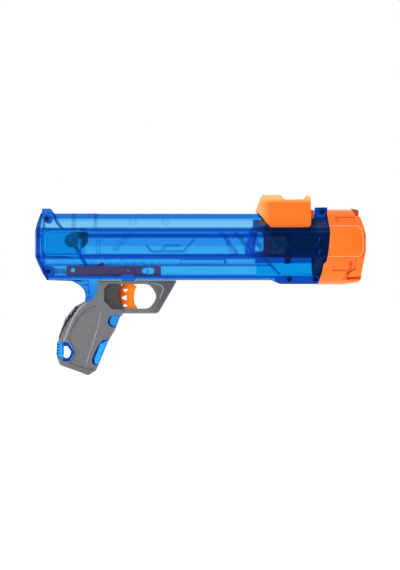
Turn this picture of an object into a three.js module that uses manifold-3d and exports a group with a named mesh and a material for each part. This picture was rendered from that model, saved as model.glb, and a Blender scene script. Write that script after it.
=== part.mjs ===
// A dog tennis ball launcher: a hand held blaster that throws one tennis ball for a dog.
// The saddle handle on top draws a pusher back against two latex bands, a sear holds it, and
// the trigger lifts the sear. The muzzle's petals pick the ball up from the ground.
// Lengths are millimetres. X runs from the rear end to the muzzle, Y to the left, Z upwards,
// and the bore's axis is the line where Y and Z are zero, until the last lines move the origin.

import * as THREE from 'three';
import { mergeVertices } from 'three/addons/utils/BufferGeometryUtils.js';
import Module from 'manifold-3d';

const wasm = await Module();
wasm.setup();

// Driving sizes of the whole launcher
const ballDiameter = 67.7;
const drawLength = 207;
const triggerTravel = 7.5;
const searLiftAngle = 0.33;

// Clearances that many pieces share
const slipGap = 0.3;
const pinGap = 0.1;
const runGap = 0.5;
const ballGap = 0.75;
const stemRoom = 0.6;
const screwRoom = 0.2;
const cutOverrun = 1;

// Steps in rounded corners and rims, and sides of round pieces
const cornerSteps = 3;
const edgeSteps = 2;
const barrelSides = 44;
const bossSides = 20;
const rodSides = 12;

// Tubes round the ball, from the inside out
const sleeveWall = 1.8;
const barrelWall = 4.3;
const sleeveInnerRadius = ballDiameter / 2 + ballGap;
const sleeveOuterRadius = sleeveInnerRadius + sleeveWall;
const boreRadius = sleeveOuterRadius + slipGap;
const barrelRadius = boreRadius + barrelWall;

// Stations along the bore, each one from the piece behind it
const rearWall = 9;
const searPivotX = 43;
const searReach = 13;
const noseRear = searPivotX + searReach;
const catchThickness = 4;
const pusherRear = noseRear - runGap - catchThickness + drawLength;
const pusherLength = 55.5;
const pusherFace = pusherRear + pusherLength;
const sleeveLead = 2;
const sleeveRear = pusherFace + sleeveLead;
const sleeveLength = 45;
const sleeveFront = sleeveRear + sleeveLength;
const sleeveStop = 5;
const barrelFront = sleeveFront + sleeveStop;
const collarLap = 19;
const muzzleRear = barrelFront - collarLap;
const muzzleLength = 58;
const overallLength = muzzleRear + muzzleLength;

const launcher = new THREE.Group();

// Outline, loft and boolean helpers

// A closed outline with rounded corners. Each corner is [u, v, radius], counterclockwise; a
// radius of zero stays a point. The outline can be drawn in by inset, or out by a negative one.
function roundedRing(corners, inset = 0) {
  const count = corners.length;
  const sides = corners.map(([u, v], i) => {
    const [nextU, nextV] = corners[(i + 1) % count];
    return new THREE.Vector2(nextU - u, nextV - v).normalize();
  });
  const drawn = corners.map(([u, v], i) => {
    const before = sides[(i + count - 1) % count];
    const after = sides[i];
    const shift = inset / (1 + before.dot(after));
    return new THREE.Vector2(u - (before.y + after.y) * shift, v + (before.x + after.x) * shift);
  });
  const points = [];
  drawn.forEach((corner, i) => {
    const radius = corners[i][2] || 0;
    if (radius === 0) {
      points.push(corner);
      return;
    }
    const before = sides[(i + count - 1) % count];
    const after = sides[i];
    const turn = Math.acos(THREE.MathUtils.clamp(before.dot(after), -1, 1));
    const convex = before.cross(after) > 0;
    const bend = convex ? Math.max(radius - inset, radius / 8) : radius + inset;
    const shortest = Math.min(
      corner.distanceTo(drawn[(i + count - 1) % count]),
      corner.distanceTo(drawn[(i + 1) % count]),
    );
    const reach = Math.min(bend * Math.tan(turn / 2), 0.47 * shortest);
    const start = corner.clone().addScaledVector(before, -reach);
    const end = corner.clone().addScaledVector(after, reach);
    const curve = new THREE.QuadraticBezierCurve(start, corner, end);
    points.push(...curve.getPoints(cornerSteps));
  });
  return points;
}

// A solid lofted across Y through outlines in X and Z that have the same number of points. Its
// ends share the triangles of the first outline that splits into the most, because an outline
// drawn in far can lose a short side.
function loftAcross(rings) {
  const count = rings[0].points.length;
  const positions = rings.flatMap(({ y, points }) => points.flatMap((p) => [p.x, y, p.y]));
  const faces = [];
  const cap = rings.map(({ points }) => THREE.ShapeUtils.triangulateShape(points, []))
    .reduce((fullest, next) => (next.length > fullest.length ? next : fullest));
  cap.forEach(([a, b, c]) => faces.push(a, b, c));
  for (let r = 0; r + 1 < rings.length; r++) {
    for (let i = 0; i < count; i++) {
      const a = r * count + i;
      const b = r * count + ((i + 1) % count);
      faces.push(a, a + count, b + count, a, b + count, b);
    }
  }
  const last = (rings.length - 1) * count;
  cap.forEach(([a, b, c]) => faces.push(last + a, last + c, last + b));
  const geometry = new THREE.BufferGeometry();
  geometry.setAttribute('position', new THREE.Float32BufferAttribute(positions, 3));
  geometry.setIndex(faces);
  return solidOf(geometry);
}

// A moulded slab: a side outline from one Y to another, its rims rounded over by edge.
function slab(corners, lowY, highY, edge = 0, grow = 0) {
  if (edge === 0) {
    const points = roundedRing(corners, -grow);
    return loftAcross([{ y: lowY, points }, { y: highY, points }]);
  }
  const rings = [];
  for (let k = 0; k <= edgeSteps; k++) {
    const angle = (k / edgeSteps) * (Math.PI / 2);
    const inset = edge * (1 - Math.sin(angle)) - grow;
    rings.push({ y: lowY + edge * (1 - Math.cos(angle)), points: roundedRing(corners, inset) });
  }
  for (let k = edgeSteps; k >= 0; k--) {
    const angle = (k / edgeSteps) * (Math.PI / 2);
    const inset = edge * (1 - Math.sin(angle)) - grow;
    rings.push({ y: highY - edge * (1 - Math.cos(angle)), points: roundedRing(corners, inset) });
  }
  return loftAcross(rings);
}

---

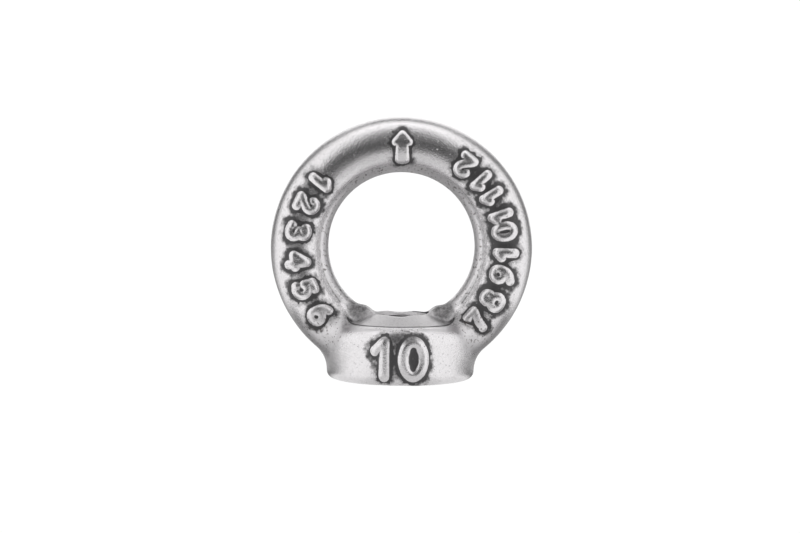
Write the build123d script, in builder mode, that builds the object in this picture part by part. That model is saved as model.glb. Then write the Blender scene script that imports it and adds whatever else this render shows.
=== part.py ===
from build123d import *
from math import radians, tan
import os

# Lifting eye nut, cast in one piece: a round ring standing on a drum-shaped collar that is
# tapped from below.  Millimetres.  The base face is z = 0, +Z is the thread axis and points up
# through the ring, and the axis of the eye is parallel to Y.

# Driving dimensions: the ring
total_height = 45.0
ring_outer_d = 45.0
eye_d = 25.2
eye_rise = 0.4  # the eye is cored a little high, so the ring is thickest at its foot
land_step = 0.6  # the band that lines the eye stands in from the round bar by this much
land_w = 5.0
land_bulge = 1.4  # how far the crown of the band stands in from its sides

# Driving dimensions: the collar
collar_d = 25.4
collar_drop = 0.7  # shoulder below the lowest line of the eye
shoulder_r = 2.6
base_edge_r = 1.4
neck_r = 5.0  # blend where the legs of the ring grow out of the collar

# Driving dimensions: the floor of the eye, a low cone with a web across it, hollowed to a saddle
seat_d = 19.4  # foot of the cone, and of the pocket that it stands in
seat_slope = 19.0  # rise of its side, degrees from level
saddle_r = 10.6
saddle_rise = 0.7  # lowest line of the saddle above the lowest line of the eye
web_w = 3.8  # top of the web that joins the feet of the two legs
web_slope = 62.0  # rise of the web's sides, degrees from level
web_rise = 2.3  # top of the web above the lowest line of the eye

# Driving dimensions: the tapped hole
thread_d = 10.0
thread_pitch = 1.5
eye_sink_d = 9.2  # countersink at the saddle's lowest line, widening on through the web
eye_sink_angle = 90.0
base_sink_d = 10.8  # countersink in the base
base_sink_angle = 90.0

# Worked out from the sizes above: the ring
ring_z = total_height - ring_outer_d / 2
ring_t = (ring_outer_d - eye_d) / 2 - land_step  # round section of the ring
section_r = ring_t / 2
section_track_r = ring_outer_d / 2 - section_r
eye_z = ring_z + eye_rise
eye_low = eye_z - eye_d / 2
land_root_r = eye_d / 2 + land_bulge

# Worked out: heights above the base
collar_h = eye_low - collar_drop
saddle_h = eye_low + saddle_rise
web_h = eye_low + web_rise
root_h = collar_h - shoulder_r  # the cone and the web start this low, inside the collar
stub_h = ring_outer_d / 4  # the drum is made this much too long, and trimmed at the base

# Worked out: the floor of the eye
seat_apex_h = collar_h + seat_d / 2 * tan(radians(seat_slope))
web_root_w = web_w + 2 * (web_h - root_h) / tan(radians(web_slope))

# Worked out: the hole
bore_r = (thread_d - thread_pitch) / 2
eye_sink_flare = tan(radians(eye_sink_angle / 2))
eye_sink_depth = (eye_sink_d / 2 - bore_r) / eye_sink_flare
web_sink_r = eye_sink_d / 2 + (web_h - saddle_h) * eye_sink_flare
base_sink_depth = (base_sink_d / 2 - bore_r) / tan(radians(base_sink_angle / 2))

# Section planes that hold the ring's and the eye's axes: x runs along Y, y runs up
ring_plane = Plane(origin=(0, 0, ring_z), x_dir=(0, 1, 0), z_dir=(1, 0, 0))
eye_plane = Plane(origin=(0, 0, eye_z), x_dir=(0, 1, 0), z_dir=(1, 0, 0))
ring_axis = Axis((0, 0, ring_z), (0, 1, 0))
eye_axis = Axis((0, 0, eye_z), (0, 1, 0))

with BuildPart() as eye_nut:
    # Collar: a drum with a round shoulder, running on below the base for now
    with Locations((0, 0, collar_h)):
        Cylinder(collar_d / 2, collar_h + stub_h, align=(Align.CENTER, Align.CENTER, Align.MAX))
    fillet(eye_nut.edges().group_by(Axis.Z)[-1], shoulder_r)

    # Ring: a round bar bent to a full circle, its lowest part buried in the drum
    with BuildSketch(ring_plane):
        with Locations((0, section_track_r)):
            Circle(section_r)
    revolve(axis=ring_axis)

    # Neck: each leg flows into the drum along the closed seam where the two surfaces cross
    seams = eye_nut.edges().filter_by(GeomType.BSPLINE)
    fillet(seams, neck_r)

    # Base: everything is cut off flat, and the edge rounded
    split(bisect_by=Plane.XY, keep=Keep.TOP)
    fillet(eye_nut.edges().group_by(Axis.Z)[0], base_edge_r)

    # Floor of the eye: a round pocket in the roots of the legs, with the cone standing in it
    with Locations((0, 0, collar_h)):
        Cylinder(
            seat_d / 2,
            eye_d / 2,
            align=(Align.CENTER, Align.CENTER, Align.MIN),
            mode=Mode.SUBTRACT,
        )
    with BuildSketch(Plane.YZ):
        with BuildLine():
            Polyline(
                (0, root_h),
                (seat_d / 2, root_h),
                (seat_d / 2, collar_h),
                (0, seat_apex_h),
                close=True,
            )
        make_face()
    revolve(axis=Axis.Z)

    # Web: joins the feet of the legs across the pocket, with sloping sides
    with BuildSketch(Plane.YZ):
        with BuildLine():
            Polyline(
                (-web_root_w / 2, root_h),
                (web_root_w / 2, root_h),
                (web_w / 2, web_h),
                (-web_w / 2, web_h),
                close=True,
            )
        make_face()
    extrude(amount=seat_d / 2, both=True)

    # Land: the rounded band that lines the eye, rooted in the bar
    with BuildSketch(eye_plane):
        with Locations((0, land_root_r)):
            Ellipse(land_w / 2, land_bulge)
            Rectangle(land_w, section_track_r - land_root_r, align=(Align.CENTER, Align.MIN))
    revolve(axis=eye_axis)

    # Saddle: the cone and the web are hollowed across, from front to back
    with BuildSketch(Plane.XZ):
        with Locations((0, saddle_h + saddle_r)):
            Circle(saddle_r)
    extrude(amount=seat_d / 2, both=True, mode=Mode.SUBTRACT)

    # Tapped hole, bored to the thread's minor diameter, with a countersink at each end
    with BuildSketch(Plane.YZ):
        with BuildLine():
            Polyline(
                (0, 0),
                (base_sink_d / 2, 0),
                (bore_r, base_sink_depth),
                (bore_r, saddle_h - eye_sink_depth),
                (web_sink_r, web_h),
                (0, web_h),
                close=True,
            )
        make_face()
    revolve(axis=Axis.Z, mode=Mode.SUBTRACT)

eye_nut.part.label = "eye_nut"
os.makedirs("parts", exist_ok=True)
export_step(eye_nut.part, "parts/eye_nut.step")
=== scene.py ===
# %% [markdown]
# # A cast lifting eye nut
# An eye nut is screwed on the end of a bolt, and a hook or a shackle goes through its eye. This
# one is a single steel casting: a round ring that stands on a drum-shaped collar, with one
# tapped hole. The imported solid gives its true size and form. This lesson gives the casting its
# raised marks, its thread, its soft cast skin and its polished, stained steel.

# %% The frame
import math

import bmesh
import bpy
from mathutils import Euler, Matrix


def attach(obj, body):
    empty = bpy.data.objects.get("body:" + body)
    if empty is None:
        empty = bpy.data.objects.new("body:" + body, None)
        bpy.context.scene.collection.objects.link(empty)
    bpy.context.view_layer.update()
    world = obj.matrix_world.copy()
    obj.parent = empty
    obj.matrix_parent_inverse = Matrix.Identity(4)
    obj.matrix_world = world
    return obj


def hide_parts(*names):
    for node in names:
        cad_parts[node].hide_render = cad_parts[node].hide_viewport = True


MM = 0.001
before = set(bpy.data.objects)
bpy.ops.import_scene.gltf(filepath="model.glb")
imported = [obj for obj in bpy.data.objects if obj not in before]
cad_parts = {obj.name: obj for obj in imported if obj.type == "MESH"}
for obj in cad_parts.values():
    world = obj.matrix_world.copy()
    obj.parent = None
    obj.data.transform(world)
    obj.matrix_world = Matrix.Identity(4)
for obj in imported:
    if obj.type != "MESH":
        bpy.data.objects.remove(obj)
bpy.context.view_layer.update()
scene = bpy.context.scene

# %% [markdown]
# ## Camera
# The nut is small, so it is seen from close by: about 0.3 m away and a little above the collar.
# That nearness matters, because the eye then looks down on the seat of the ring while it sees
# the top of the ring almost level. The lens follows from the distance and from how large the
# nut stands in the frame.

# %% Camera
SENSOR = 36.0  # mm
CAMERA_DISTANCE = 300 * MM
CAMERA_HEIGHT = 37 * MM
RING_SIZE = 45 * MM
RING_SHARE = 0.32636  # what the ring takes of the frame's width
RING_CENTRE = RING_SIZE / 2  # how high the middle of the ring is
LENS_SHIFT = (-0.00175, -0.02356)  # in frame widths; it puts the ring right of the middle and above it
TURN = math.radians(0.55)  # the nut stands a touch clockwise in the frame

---

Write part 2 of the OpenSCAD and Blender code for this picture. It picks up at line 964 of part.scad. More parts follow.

▸ Given request
From the line with "revolve(axis=Axis.Z, mode=Mode.SUBTRACT)" through the line with "obj.matrix_world = world", repeat every line exactly, both ends included, and nothing outside that range.

▸ Answer below
    revolve(axis=Axis.Z, mode=Mode.SUBTRACT)

eye_nut.part.label = "eye_nut"
os.makedirs("parts", exist_ok=True)
export_step(eye_nut.part, "parts/eye_nut.step")
=== scene.py ===
# %% [markdown]
# # A cast lifting eye nut
# An eye nut is screwed on the end of a bolt, and a hook or a shackle goes through its eye. This
# one is a single steel casting: a round ring that stands on a drum-shaped collar, with one
# tapped hole. The imported solid gives its true size and form. This lesson gives the casting its
# raised marks, its thread, its soft cast skin and its polished, stained steel.

# %% The frame
import math

import bmesh
import bpy
from mathutils import Euler, Matrix


def attach(obj, body):
    empty = bpy.data.objects.get("body:" + body)
    if empty is None:
        empty = bpy.data.objects.new("body:" + body, None)
        bpy.context.scene.collection.objects.link(empty)
    bpy.context.view_layer.update()
    world = obj.matrix_world.copy()
    obj.parent = empty
    obj.matrix_parent_inverse = Matrix.Identity(4)
    obj.matrix_world = world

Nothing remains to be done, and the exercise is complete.